Unfortunately, I have not been able to blog as frequently as I would like to due to various work obligations. I have not yet given up that one day I may revive the good tradition. In the meantime, you may want to check out a few blogs that I have written for the FORBES website:




A Lesson from Essen: How NOT to manage your finances internationally

January 19, 2015

The recent turbulences in currency markets, and the Swiss Franc markets in particular, remind us of some very basic lessons about international finance. Sadly, many smart advisers offer complex products that seem to lower our costs, or increase our interest earning. Yet they don't. Local governments in German and Austria learned this the painful way.

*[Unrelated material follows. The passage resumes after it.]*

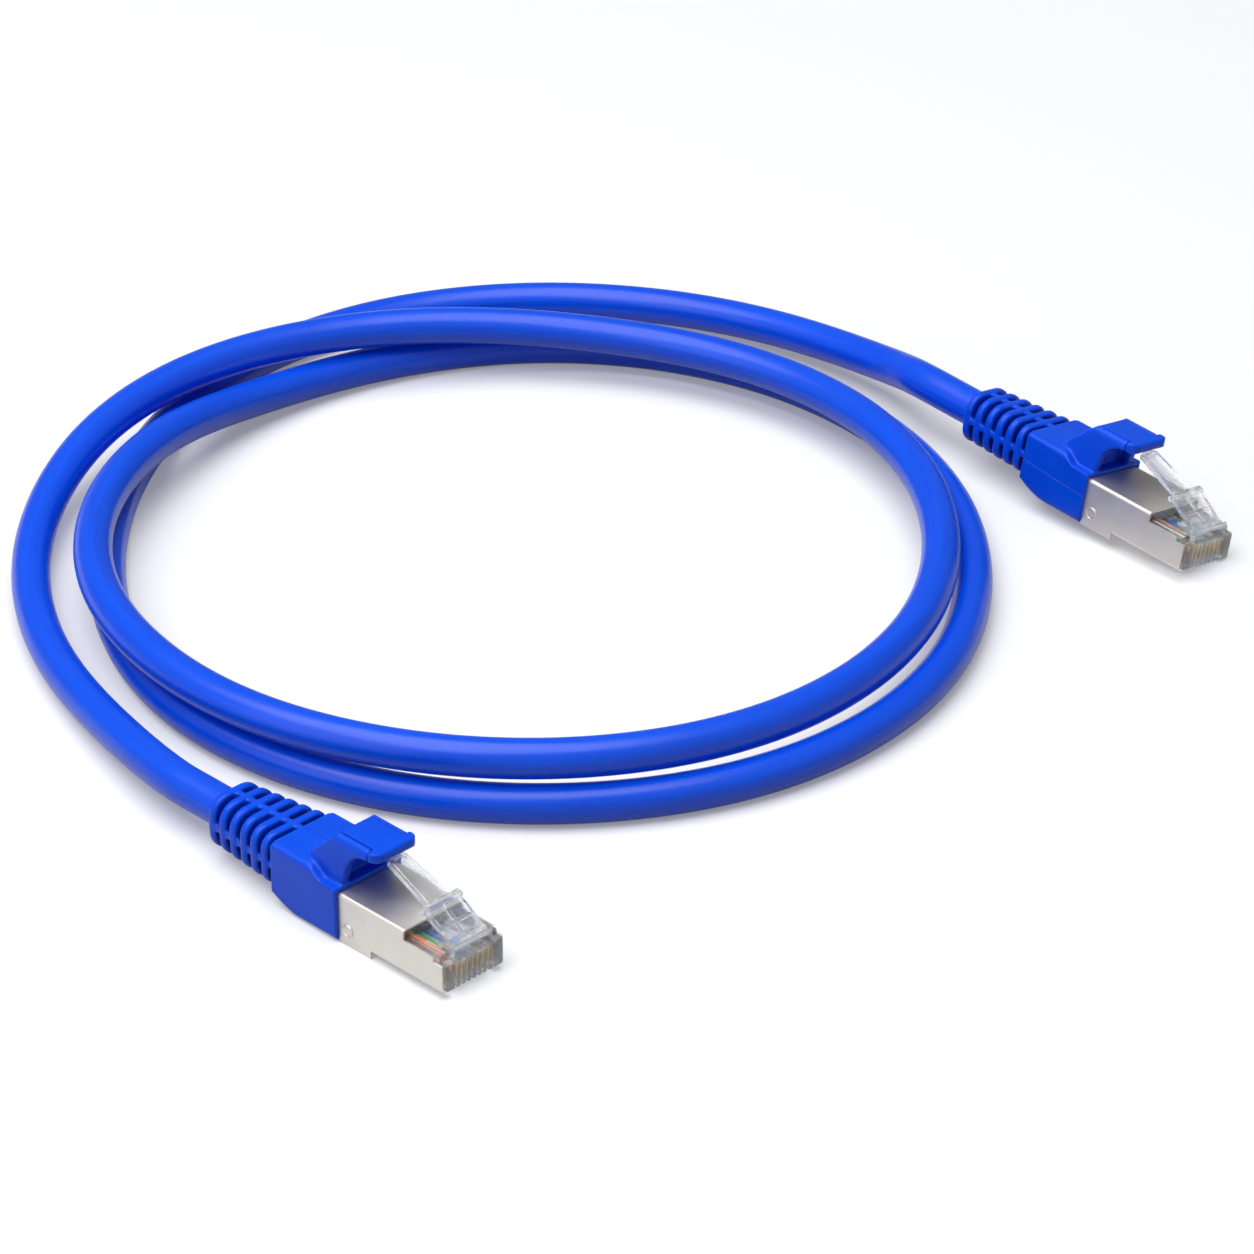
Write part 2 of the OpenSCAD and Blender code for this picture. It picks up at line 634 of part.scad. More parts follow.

In the early 2000s, interest rates in Swiss francs were almost two percentage points lower than for euros. So, treasures of several German cities had the smart idea of issuing bonds in francs. For a while they smiled while paying lower interest rates than neighbouring towns.

Yet, then the financial crisis hit, and the euro weakened relative to the franc, the exchange rate dropped from 1.60 FR/€ in 2005 until the Swiss National Bank stabilized the rate in 2011 euro to 1.20 FR/€. Analyzing the situation in September 2014, city treasures acknowledged their loss – which so far was only on the books. The big bill would come when the bonds were due –a 1 million franc bond raised about €625,000 (=1/1.60) in 2005, yet on due day the repayment would be €833,000 if the exchange rate remained at 1.20 FR/€. If you add that up to outstanding bonds of 450 million francs as in the case of Essen, that adds to a lot of money. The 1 or 2 percentage points saved every year in interest covered only a small part of those losses.

However, things turned a lot worse. After months of speculation and increasing capital inflows to Switzerland, in January 2015 the Swiss National Bank stopped its currency market interventions. The Swiss franc again became free floating, and jumped to a new price of 1.02 FR/€. The city of Essen alone lost about €70 million that day, together municipalities in North Rhine Westphalia may have lost as much as €900 million. Meanwhile, the Austrian capital city of Vienna saw its debt soar by about €300 million.

Why did the promising financing opportunity turn saw badly wrong? The city treasurers appear to have ignored some basic rules of international finance:

  • Rule 1: If it looks too good to be true, it is probably not true! Specifically, there are likely to be risks hidden that are not immediately obvious to the lay person.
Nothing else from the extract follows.